É neste campo que a reflexão de Judt é mais provocatória: ”Se a social-democracia tem um futuro, será como uma social-democracia do medo. Em vez de procurar restaurar uma linguagem otimista do progresso, temos de nos reencontrar com o passado recente. A primeira tarefa dos dissidentes radicais de hoje é recordar à sua audiência as conquistas do século XX, ao mesmo tempo que se apresentam as consequências mais prováveis da corrida para o seu desmantelamento”.

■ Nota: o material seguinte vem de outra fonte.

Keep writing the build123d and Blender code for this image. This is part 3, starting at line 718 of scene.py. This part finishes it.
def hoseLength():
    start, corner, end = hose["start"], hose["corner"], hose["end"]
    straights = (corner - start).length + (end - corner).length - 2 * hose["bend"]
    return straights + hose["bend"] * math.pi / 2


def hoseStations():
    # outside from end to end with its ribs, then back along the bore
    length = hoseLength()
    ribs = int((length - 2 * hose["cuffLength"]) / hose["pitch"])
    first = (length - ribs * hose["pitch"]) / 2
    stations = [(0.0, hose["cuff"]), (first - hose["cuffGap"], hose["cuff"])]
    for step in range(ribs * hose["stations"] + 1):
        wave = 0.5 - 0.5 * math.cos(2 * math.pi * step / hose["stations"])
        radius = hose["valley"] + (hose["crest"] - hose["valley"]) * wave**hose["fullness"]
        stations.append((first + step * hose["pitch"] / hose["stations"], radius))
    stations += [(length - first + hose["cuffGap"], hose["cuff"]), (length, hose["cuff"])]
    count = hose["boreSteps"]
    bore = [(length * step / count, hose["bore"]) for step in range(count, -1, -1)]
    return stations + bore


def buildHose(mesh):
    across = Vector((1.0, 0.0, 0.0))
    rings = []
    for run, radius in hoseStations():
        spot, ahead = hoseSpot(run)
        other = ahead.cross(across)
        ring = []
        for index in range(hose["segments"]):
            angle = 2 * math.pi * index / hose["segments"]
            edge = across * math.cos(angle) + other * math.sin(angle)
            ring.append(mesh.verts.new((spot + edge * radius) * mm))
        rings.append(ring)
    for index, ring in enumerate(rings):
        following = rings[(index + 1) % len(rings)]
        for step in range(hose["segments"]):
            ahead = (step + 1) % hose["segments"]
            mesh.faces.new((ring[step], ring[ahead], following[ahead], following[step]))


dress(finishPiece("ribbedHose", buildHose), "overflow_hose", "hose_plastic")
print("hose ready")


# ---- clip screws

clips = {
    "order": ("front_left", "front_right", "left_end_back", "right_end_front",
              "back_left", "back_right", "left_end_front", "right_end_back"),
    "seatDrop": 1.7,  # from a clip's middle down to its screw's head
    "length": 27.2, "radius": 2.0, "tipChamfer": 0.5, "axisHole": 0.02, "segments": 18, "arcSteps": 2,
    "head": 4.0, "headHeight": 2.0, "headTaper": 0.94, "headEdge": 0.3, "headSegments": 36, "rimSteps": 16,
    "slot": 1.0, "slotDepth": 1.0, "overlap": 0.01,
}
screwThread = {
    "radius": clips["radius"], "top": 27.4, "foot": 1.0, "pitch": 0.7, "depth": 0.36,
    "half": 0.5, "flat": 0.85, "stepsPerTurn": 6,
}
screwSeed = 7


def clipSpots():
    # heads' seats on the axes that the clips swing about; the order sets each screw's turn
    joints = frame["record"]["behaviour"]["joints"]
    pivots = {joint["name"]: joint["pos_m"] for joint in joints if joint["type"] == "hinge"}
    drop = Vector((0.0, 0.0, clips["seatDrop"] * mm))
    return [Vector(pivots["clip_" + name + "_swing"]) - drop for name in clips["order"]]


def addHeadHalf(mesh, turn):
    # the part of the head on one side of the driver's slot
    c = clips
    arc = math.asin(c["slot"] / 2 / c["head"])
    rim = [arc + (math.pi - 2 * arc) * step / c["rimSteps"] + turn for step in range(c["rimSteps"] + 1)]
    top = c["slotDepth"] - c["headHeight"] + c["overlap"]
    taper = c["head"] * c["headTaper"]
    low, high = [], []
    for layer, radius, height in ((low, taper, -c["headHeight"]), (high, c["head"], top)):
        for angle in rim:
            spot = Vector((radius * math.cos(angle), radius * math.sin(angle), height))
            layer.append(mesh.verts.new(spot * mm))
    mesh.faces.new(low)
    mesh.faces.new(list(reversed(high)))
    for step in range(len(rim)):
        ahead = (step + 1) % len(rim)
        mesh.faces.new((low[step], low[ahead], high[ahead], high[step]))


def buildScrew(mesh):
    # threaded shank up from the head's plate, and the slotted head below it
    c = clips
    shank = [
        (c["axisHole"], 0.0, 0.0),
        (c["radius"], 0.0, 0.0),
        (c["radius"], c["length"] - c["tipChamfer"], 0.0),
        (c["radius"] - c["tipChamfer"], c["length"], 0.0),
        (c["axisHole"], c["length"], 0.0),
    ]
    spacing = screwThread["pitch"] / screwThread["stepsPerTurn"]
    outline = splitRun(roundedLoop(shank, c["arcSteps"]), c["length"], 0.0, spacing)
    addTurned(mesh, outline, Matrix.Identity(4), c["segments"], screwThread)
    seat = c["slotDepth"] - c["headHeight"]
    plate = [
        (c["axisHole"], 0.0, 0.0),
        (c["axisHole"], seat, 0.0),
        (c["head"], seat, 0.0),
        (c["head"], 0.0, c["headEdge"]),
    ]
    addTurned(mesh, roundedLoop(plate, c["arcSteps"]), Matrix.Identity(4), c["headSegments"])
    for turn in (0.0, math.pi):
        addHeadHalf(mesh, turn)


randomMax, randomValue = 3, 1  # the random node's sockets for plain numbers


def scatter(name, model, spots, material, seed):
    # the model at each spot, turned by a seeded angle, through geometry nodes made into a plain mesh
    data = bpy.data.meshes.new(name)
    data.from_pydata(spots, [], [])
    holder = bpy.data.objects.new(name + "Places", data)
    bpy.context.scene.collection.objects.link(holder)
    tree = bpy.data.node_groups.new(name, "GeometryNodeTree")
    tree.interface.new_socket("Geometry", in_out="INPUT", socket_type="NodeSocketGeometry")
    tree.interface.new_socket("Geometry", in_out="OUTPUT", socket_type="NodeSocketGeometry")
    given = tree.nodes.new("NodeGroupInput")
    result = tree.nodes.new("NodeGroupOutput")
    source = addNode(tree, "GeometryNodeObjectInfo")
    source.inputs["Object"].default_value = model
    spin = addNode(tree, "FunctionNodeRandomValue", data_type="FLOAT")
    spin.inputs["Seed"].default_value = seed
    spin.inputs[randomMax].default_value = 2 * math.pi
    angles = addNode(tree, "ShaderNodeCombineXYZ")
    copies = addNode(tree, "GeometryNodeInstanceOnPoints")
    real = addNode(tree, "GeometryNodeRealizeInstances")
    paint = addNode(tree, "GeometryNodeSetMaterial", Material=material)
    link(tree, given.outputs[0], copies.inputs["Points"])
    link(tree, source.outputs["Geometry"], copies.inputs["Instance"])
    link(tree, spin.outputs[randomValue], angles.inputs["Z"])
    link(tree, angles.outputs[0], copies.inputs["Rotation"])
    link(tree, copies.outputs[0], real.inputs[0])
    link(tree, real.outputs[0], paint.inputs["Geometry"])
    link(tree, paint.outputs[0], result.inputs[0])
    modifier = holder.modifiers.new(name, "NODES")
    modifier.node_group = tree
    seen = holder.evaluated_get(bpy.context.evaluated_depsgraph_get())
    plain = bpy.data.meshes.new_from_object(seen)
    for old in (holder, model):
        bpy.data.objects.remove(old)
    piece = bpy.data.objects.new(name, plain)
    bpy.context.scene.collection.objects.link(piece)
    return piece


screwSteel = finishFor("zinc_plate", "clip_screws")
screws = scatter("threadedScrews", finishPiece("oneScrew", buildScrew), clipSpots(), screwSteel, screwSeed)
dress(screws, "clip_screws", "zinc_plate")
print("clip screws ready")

Para Judt combater pela social-democracia do medo (é aqui que entra a analogia com o liberalismo do medo de Judith Shklar) é algo que vale a pena, para não trairmos gerações passadas que conseguiram a sua implantação e as gerações futuras que dela podem vir a beneficiar. Dez anos passaram e as palavras de Judt permanecem armas apontadas à nossa reflexão. Em vez delas, vemos a procura de uma narrativa de encenação de progressos que sabemos não serem viáveis, designadamente os que são construídos em torno das maravilhas do digital, como se este não fosse mais uma fórmula geradora de novos “divides” e desigualdades. Não podemos ignorar que uma transformada social-democracia tem uma palavra a dizer quanto à incerteza, a insegurança, os mecanismos do medo. Desistir desse campo é entregar de mão beijada a sua gestão aos interesses mais inconfessáveis. Claro que não chega para um programa. Mas é um bom ponto de partida.